**Given request**
For this exercise, return only the lines from the line containing "---------- tripod insert" through the line containing "cad_parts[node].hide_render = cad_parts[node].hide_viewport", both ends included, exactly as they are.

**Supplied data**
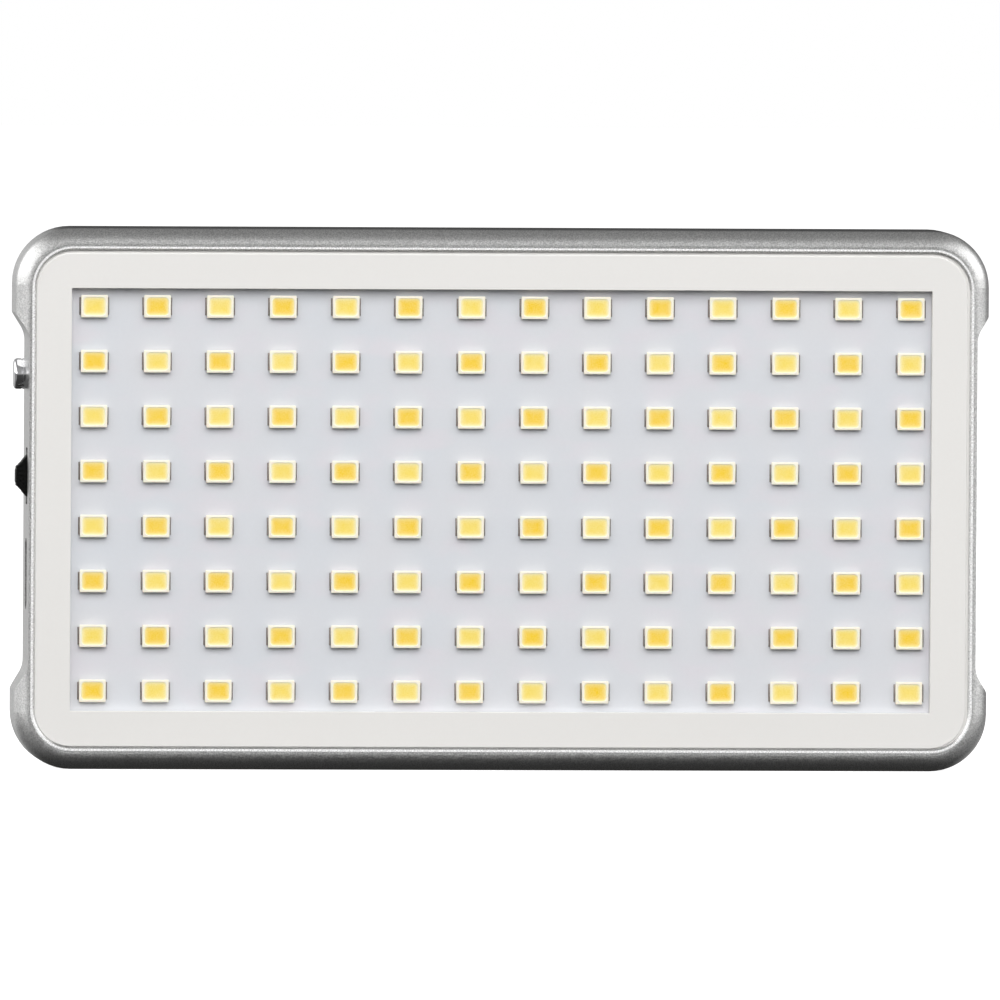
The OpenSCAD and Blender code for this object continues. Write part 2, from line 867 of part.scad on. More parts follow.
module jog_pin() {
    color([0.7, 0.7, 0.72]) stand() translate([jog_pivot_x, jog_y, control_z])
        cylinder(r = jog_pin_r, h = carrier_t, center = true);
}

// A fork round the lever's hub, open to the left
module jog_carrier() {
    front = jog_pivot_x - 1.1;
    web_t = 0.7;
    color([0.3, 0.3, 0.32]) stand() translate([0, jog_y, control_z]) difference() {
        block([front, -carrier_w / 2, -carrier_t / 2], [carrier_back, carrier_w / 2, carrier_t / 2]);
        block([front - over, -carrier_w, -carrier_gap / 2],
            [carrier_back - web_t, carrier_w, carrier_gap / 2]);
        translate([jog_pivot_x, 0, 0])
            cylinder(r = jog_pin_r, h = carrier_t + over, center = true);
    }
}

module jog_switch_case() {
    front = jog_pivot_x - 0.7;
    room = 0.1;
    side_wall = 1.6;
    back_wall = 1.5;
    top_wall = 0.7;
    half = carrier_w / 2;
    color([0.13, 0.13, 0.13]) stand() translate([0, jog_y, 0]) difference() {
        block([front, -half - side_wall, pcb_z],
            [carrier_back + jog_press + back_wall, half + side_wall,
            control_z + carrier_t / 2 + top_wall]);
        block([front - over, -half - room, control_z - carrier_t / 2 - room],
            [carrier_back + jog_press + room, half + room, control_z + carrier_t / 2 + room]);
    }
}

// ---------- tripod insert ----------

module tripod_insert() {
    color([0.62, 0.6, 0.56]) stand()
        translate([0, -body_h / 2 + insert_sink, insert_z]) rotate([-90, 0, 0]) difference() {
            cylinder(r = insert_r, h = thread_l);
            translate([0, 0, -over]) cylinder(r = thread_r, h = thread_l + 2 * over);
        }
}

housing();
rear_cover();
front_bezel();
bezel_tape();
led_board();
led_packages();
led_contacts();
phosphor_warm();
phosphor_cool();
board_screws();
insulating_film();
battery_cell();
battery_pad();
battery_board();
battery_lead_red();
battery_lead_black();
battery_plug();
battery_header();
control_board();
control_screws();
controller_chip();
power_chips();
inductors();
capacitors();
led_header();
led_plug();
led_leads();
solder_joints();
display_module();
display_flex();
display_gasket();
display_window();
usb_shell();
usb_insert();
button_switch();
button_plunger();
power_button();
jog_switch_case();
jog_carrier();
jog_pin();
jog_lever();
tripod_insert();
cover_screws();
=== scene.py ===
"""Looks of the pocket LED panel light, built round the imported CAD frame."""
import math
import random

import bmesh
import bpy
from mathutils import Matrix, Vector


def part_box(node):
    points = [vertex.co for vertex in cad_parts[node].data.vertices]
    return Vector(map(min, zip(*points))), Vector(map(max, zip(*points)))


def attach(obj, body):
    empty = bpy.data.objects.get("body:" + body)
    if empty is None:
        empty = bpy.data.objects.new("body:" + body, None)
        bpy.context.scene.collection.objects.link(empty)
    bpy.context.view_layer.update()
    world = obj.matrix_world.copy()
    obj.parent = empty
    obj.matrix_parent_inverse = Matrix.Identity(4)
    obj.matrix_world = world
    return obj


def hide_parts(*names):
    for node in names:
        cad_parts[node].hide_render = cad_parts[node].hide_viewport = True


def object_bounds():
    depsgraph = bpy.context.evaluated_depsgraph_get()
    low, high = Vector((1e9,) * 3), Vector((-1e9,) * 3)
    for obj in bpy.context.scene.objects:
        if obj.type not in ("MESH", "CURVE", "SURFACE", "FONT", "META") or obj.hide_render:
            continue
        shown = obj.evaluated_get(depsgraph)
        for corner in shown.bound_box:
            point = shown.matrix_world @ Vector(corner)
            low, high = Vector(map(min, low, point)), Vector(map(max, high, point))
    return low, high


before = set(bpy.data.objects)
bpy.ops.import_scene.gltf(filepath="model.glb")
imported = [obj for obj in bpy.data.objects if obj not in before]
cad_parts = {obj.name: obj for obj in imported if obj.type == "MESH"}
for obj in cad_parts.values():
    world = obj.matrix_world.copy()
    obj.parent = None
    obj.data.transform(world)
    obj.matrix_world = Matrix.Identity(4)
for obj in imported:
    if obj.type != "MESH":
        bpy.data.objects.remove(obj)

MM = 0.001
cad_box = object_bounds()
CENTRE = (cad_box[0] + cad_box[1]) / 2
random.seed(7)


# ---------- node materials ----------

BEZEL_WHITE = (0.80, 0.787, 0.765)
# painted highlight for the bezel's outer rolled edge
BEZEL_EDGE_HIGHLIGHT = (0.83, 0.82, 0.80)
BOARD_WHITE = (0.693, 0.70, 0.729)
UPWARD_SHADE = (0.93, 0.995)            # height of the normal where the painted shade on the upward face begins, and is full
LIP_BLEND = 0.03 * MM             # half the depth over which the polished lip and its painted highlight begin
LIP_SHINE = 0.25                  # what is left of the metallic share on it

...

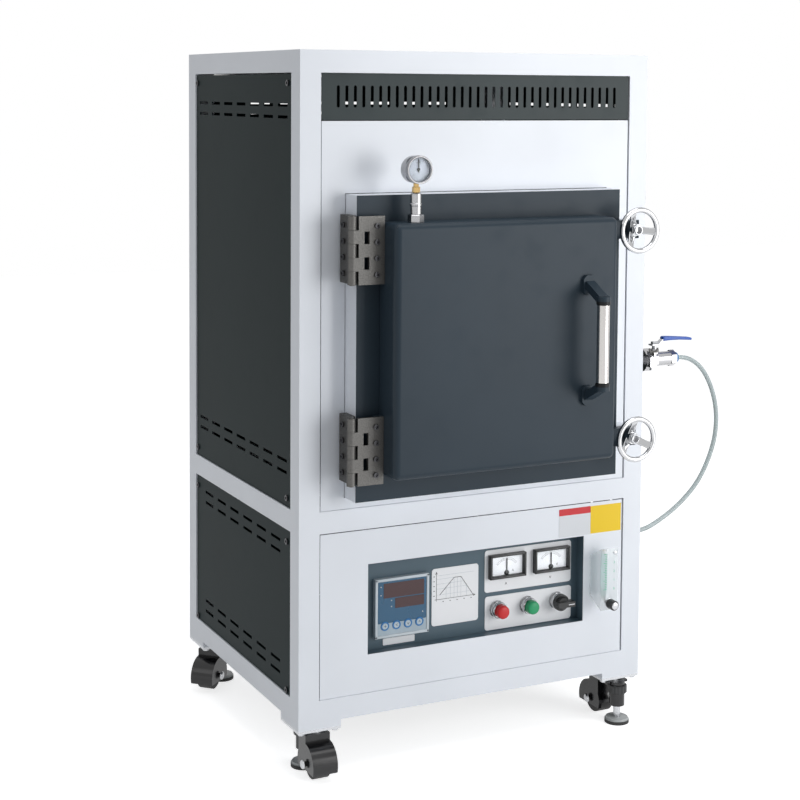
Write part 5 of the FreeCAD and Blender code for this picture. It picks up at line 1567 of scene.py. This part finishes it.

**Exercise response**
// ---------- tripod insert ----------

module tripod_insert() {
    color([0.62, 0.6, 0.56]) stand()
        translate([0, -body_h / 2 + insert_sink, insert_z]) rotate([-90, 0, 0]) difference() {
            cylinder(r = insert_r, h = thread_l);
            translate([0, 0, -over]) cylinder(r = thread_r, h = thread_l + 2 * over);
        }
}

housing();
rear_cover();
front_bezel();
bezel_tape();
led_board();
led_packages();
led_contacts();
phosphor_warm();
phosphor_cool();
board_screws();
insulating_film();
battery_cell();
battery_pad();
battery_board();
battery_lead_red();
battery_lead_black();
battery_plug();
battery_header();
control_board();
control_screws();
controller_chip();
power_chips();
inductors();
capacitors();
led_header();
led_plug();
led_leads();
solder_joints();
display_module();
display_flex();
display_gasket();
display_window();
usb_shell();
usb_insert();
button_switch();
button_plunger();
power_button();
jog_switch_case();
jog_carrier();
jog_pin();
jog_lever();
tripod_insert();
cover_screws();
=== scene.py ===
"""Looks of the pocket LED panel light, built round the imported CAD frame."""
import math
import random

import bmesh
import bpy
from mathutils import Matrix, Vector


def part_box(node):
    points = [vertex.co for vertex in cad_parts[node].data.vertices]
    return Vector(map(min, zip(*points))), Vector(map(max, zip(*points)))


def attach(obj, body):
    empty = bpy.data.objects.get("body:" + body)
    if empty is None:
        empty = bpy.data.objects.new("body:" + body, None)
        bpy.context.scene.collection.objects.link(empty)
    bpy.context.view_layer.update()
    world = obj.matrix_world.copy()
    obj.parent = empty
    obj.matrix_parent_inverse = Matrix.Identity(4)
    obj.matrix_world = world
    return obj


def hide_parts(*names):
    for node in names:
        cad_parts[node].hide_render = cad_parts[node].hide_viewport = True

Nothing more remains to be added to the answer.